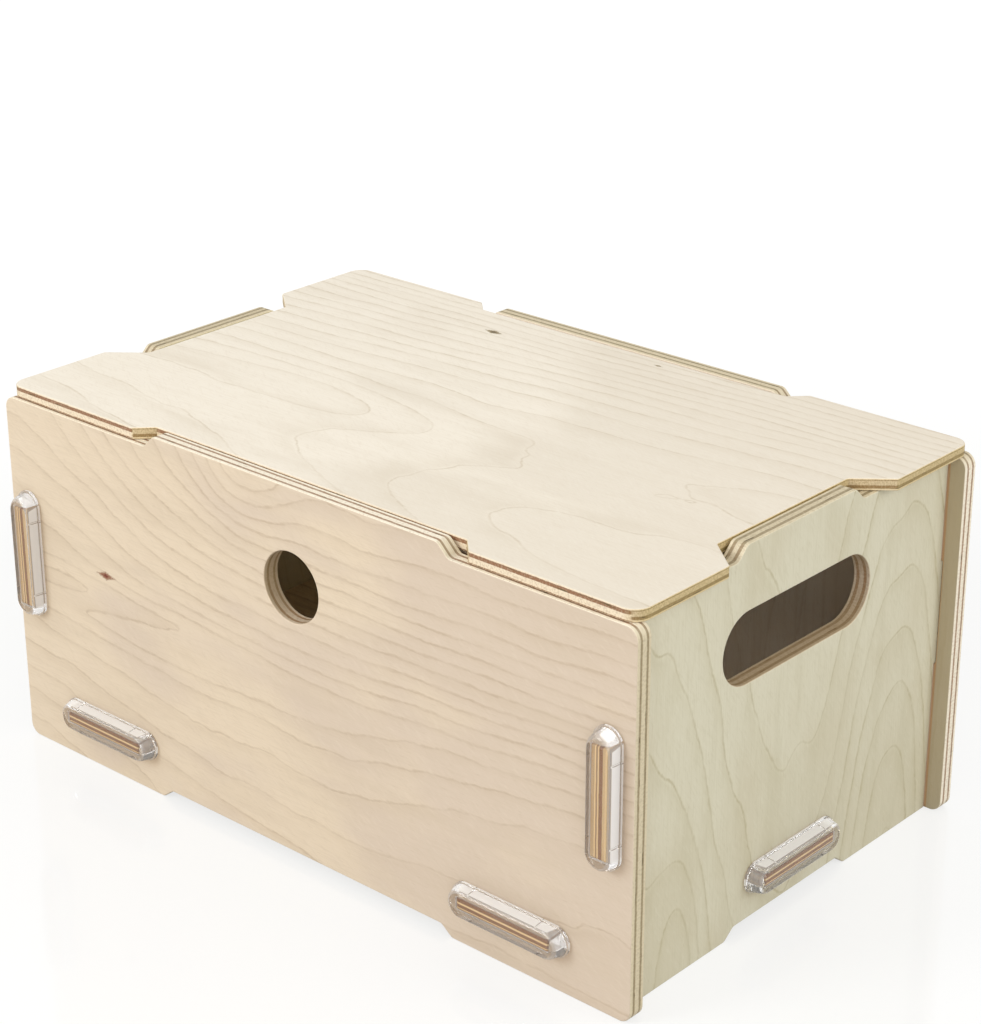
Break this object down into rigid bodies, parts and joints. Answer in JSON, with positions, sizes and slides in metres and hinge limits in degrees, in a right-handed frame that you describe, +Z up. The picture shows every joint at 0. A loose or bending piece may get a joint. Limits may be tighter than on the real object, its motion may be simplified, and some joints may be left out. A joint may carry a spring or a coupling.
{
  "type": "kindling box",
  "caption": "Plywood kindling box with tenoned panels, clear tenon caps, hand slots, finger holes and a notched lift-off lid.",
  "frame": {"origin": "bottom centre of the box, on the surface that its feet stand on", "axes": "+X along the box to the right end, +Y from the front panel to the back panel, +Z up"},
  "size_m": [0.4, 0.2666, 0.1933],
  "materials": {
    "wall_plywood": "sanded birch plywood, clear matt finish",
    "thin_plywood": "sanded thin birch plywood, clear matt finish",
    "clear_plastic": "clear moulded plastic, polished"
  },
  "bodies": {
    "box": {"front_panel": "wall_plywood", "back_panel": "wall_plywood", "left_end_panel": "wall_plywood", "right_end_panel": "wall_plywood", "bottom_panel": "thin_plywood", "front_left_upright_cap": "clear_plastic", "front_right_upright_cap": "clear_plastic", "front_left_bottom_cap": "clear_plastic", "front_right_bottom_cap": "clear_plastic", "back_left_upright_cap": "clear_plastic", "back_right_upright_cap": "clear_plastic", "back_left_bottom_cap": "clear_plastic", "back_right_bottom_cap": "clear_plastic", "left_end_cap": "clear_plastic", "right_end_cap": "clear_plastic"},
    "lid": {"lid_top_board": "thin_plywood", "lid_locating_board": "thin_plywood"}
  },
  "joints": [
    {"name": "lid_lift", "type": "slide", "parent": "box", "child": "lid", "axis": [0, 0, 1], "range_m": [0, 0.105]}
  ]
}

★ ★ ★ ★ ★

### DIRECTION:
Copy out every line of the data that includes the word "joints".

### RESPONSE FOR THIS EXERCISE:
Break this object down into rigid bodies, parts and joints. Answer in JSON, with positions, sizes and slides in metres and hinge limits in degrees, in a right-handed frame that you describe, +Z up. The picture shows every joint at 0. A loose or bending piece may get a joint. Limits may be tighter than on the real object, its motion may be simplified, and some joints may be left out. A joint may carry a spring or a coupling.
  "joints": [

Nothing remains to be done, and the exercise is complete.